Even while high crude prices generate unimaginable wealth for the oil producers, they put the squeeze on retailers. Earlier this year, while preparing a story on the record high cost of oil heating this winter, I talked with John Huber, president of the National Oilheat Research Alliance, about the bind for those in the fuel delivery business when prices skyrocket in the middle of the winter heating season. "When the price doubles, our whole business structure changes," he says.

On the one hand, the heating oil retailer has established a line of credit with a supplier or suppliers based on that earlier, lower price of oil. Sometimes the oil companies aren't too flexible about extending that line of credit to cover the higher price. Meanwhile, "as you enter a high-priced era, the customers slow down their payments," Huber says. "As you're doing your bills, you get a $400 heating bill, and a lot of times that will go to the bottom of the pile. Instead of 30 days, they'll pay in 38 days. That creates a cash flow problem of some significance." Especially with the supplier on the other end, waiting for payment and nervous about extending too much credit.

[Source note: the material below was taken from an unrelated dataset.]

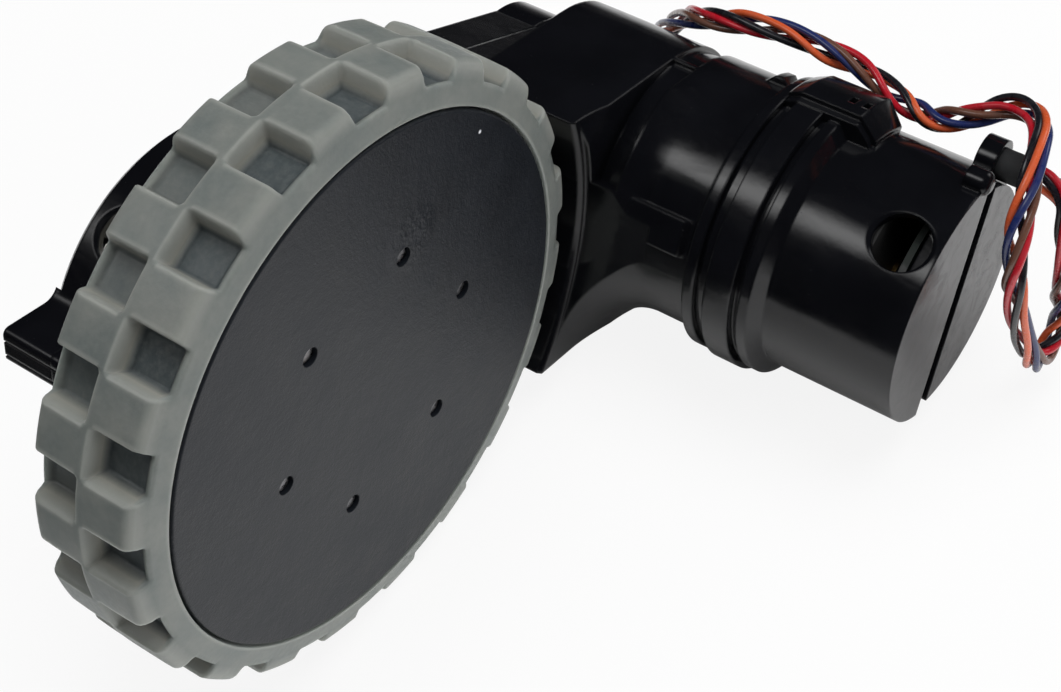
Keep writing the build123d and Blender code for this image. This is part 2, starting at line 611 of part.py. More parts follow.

Finally, the oil dealers are hit by an especially nettlesome problem: conservation. Yes, people turning down their thermostats, trying to use less energy. Good for the nation. Bad for heating oil dealers making money based on volume of sales. If customers cut down their fuel use, pretty soon the oil dealers find they aren't covering the costs of the trucks they've bought, their fixed assets, or their employees. And as more of them get squeezed out of business, that's a problem that circles back and hurts the customers even more, because less competition in the market will mean even higher prices.

Both Hillary Clinton and Barack Obama, in their energy plans, talk about changing the incentives for big electric and gas utilities so that they are rewarded for promoting conservation and efficiency instead of for selling more energy. This idea of "decoupling" profits from increased energy consumption is just beginning to make headway in some states, but it's probably a system easier to put into place for the few big utilities that sell electricity and natural gas than for the hundreds of small fuel oil dealers out there—mostly in the Middle Atlantic and New England states.

Since only 7 percent of households nationwide use oil heat, I think it has been easy for Washington to forget about them. That's why it's great the candidates are in Pennsylvania at the end of this winter, to see up close those bearing the brunt of the $100-a-barrel oil pain.